● Source excerpt
++++++
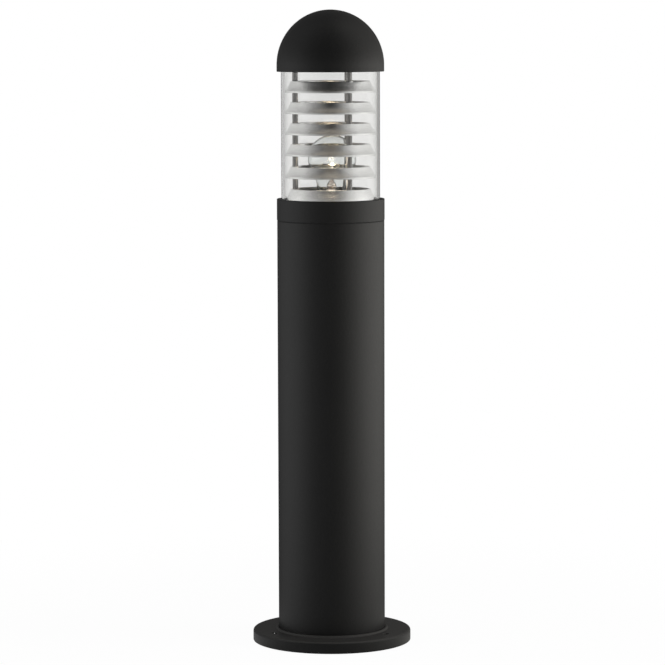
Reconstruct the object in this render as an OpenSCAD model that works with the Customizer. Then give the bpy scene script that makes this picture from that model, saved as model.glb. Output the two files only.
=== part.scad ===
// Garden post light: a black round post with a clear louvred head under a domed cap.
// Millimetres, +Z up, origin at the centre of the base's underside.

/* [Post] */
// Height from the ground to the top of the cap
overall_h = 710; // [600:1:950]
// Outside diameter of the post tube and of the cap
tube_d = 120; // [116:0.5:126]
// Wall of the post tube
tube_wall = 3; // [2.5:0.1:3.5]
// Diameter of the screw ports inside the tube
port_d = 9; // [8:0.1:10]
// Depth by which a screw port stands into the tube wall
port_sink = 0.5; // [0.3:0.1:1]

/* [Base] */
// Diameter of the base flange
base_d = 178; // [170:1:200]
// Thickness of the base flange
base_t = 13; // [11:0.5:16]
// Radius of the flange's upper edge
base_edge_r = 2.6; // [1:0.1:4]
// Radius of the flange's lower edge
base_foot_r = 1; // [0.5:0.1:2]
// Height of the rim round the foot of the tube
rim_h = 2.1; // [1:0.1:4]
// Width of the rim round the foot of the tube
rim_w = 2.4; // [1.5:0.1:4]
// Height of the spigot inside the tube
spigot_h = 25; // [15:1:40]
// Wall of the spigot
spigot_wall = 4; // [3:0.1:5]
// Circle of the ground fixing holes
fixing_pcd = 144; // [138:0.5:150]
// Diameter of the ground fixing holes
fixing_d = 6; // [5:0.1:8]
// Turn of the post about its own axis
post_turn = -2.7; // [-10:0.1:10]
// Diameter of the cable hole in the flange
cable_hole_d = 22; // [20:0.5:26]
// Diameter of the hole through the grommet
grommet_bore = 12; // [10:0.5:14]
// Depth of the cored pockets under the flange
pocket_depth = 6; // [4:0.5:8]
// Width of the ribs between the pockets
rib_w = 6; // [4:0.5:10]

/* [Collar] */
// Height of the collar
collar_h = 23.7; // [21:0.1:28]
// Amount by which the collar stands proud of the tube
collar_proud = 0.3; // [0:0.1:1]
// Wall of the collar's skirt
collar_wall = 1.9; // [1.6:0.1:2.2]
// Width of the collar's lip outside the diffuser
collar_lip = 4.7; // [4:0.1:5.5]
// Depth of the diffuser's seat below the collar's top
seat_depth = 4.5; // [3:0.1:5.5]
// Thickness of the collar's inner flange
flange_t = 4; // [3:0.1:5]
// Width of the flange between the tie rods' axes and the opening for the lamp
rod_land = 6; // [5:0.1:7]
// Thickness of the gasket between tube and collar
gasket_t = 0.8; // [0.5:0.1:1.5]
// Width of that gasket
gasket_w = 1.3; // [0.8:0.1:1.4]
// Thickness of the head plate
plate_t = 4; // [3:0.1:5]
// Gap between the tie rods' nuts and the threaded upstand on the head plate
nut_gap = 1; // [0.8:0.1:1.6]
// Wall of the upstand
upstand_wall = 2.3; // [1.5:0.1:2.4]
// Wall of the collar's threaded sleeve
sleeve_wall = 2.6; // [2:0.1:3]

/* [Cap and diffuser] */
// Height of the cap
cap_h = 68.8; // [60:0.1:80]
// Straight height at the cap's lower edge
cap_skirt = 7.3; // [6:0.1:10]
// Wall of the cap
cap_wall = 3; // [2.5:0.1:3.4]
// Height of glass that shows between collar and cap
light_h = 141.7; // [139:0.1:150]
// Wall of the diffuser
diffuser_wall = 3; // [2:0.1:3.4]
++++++
● What is needed
Using the data above, restate word for word the lines from its opening line through the line that contains "the base's underside.", and no more.

● Completed task
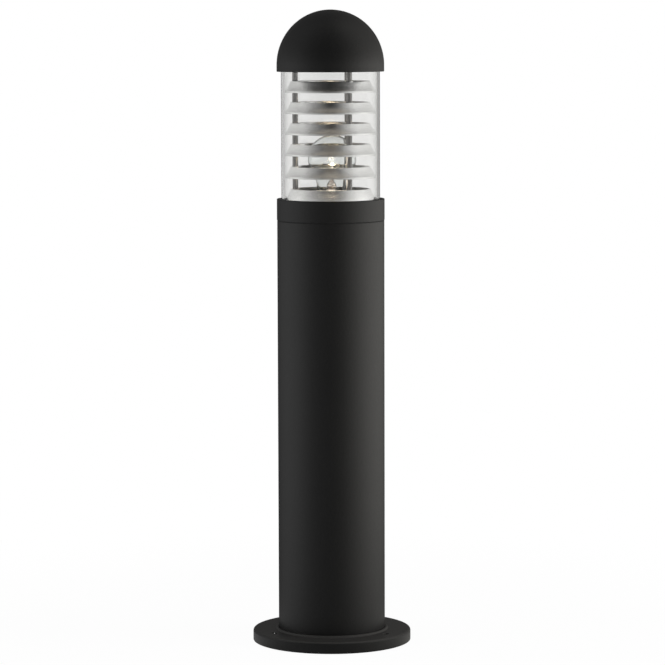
Reconstruct the object in this render as an OpenSCAD model that works with the Customizer. Then give the bpy scene script that makes this picture from that model, saved as model.glb. Output the two files only.
=== part.scad ===
// Garden post light: a black round post with a clear louvred head under a domed cap.
// Millimetres, +Z up, origin at the centre of the base's underside.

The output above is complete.